Gang, you bring me up everyday. Without you, I am nothing. Never forget that.


  1. 1. Rubin couldn’t leave well enough alone, since he evidently had Peppermint Patty reincarnated as a very tall boy this time around because fuck team harmony, amirite?

    2. “… Choke again this year?!” Claxton didn’t even choke last year you ignorant Bart Simpson looking tough guy shitstain! Because, you know, he didn’t play at all last season — And now that I think about it, neither did you!

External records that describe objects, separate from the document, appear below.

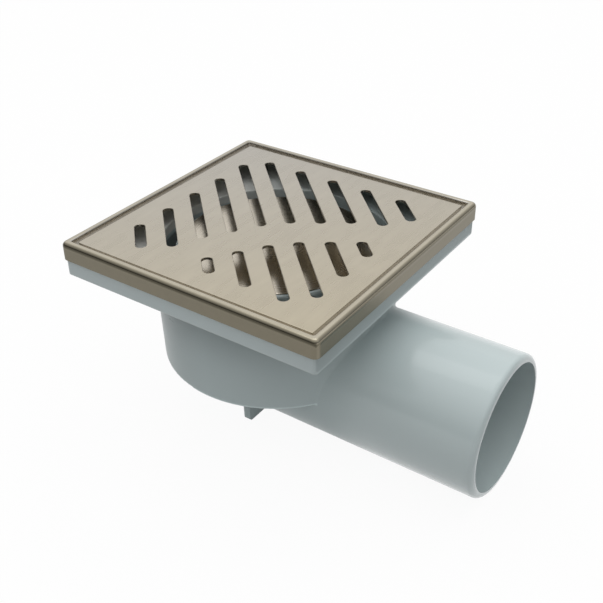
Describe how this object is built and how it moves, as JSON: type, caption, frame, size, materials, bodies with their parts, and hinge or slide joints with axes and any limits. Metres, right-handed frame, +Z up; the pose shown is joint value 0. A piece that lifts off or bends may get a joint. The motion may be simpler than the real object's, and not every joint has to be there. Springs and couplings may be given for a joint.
{
  "type": "floor gully trap",
  "caption": "Square floor gully: slotted steel grate and trim on a plastic tray, round water-seal bowl with a lift-out bell, and a level 75 mm outlet spigot.",
  "frame": {"origin": "under the bowl's axis, on the underside of the cross foot, at the level of the pipe's lowest line", "axes": "+Z up along the bowl's axis, +X along the outlet spigot towards its mouth"},
  "size_m": [0.2128, 0.1536, 0.1105],
  "materials": {
    "grey_plastic": "moulded, half gloss",
    "brushed_steel": "brushed satin, warm grey",
    "bell_plastic": "moulded, half gloss",
    "cap_steel": "turned, fine circular brushing"
  },
  "bodies": {
    "root": {"body": "grey_plastic", "steel_frame": "brushed_steel", "grate": "brushed_steel", "bell": "bell_plastic", "bell_cap": "cap_steel"}
  },
  "joints": []
}
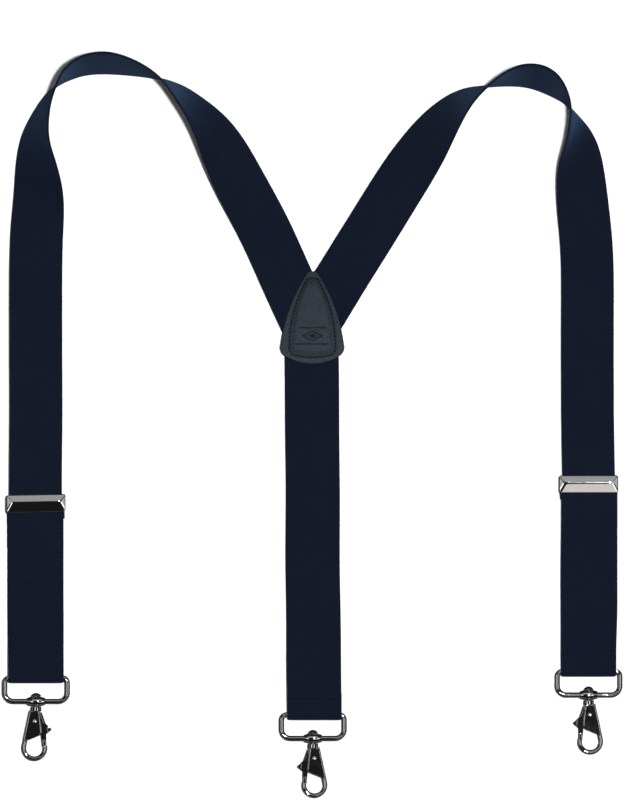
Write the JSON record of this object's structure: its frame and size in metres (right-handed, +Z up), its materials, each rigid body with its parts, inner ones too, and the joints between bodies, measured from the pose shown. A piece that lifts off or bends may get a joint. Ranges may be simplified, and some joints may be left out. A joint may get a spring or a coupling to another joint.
{
  "type": "suspenders",
  "caption": "Y-back elastic suspenders laid flat: webbing straps joined by a leather patch, with sliding length adjusters and swivelling sprung trigger hooks.",
  "frame": {"origin": "bottom centre of the whole object's box, on the table", "axes": "+Y along the straps towards the shoulders, +X to the right seen from the front, +Z up from the table"},
  "size_m": [0.4298, 0.5173, 0.0385],
  "materials": {
    "webbing": "navy woven elastic, matt with a soft blue sheen",
    "patch_leather": "charcoal black grained leather, semi-matt",
    "thread": "black polyester thread",
    "pad": "fibre board",
    "chrome": "bright nickel chrome plate",
    "steel": "plated pressed steel"
  },
  "bodies": {
    "harness": {"left_front_strap": "webbing", "left_front_layer": "webbing", "right_front_strap": "webbing", "right_front_layer": "webbing", "back_strap": "webbing", "back_strap_stitching": "thread", "patch_backing": "patch_leather", "patch_pad": "pad", "patch_front": "patch_leather", "patch_stitching": "thread"},
    "left_slide": {"left_slide_cover": "chrome", "left_slide_frame": "steel", "left_grip_bar": "steel", "left_strap_end": "webbing", "left_return_layer": "webbing", "left_end_stitching": "thread"},
    "left_fold": {"left_strap_fold": "webbing"},
    "left_loop": {"left_loop": "chrome"},
    "left_hook": {"left_swivel_pin": "chrome", "left_hook_body": "chrome", "left_gate_pin": "chrome", "left_gate_spring": "steel"},
    "left_gate": {"left_gate": "chrome"},
    "right_slide": {"right_slide_cover": "chrome", "right_slide_frame": "steel", "right_grip_bar": "steel", "right_strap_end": "webbing", "right_return_layer": "webbing", "right_end_stitching": "thread"},
    "right_fold": {"right_strap_fold": "webbing"},
    "right_loop": {"right_loop": "chrome"},
    "right_hook": {"right_swivel_pin": "chrome", "right_hook_body": "chrome", "right_gate_pin": "chrome", "right_gate_spring": "steel"},
    "right_gate": {"right_gate": "chrome"},
    "back_loop": {"back_loop": "chrome"},
    "back_hook": {"back_swivel_pin": "chrome", "back_hook_body": "chrome", "back_gate_pin": "chrome", "back_gate_spring": "steel"},
    "back_gate": {"back_gate": "chrome"}
  },
  "joints": [
    {"name": "left_slide_travel", "type": "slide", "parent": "harness", "child": "left_slide", "axis": [0, 1, 0], "range_m": [-0.15, 0.13], "deforming": ["left_front_layer", "left_return_layer"]},
    {"name": "left_fold_travel", "type": "slide", "parent": "left_slide", "child": "left_fold", "axis": [0, 1, 0], "range_m": [-0.066, 0.076]},
    {"name": "left_loop_swing", "type": "hinge", "parent": "left_fold", "child": "left_loop", "pos_m": [-0.1914, -0.1753, 0.0038], "axis": [-1, 0, 0], "range_deg": [0, 135]},
    {"name": "left_hook_swivel", "type": "hinge", "parent": "left_loop", "child": "left_hook", "pos_m": [-0.1914, -0.1917, 0.0038], "axis": [0, 1, 0], "continuous": true},
    {"name": "left_gate_open", "type": "hinge", "parent": "left_hook", "child": "left_gate", "pos_m": [-0.1924, -0.2057, 0.0038], "axis": [0, 0, -1], "range_deg": [0, 28], "stiffness_Nm_per_rad": 0.08, "springref_deg": -28.65, "deforming": ["left_gate_spring"]},
    {"name": "right_slide_travel", "type": "slide", "parent": "harness", "child": "right_slide", "axis": [0, 1, 0], "range_m": [-0.165, 0.116], "deforming": ["right_front_layer", "right_return_layer"]},
    {"name": "right_fold_travel", "type": "slide", "parent": "right_slide", "child": "right_fold", "axis": [0, 1, 0], "range_m": [-0.059, 0.0835]},
    {"name": "right_loop_swing", "type": "hinge", "parent": "right_fold", "child": "right_loop", "pos_m": [0.1914, -0.1708, 0.0038], "axis": [-1, 0, 0], "range_deg": [0, 135]},
    {"name": "right_hook_swivel", "type": "hinge", "parent": "right_loop", "child": "right_hook", "pos_m": [0.1914, -0.1872, 0.0038], "axis": [0, 1, 0], "continuous": true},
    {"name": "right_gate_open", "type": "hinge", "parent": "right_hook", "child": "right_gate", "pos_m": [0.1924, -0.2012, 0.0038], "axis": [0, 0, 1], "range_deg": [0, 28], "stiffness_Nm_per_rad": 0.08, "springref_deg": -28.65, "deforming": ["right_gate_spring"]},
    {"name": "back_loop_swing", "type": "hinge", "parent": "harness", "child": "back_loop", "pos_m": [0.0004, -0.2009, 0.0038], "axis": [-1, 0, 0], "range_deg": [0, 135]},
    {"name": "back_hook_swivel", "type": "hinge", "parent": "back_loop", "child": "back_hook", "pos_m": [0.0004, -0.2173, 0.0038], "axis": [0, 1, 0], "continuous": true},
    {"name": "back_gate_open", "type": "hinge", "parent": "back_hook", "child": "back_gate", "pos_m": [0.0014, -0.2313, 0.0038], "axis": [0, 0, 1], "range_deg": [0, 28], "stiffness_Nm_per_rad": 0.08, "springref_deg": -28.65, "deforming": ["back_gate_spring"]}
  ],
  "couplings": [
    {"joint": "left_fold_travel", "follows": "left_slide_travel", "ratio": -0.5},
    {"joint": "right_fold_travel", "follows": "right_slide_travel", "ratio": -0.5}
  ]
}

    2a. Or were these big-ass dudes all playing JV football last year? Milford *does* have JV sports, right? Who even coaches those teams anyways, a Gilberto clone?

    Comment by Hitorque — September 7, 2021 @ 2:11 pm

  2. Yeah, Tevin either choked in a JV game they both played in that had huge stakes (ha ha), or in a different sport, maybe something in the summer? Unless he came from another school (shocker) and it hasn’t been revealed yet that he’s a transfer student.

    Comment by MopMan — September 7, 2021 @ 2:28 pm

  3. And Boyd shoving his crotch in Tevin’s face isn’t helping the situation.

    Comment by MopMan — September 7, 2021 @ 2:29 pm

  4. It’s swirlie time for Spiller. What a turd. Hands down winner of the Team Jackass award. Gil has no control over the locker room. AGAIN!

    Comment by Jive Turkey — September 7, 2021 @ 4:20 pm

  5. P 2.5: “… yeah sure Spitter…. But not as much as your mom and sister choked on my cock last night…”

    Comment by franku2016 — September 7, 2021 @ 5:30 pm

  6. Excellent job, as always, Gang!!!!!!!!!!!!!! I love readi g your comments. I kick back with a cup of coffee and learn. You are the ones that make it happen.

    I feel safe, knowing Democracy won the day again. God bless yku all.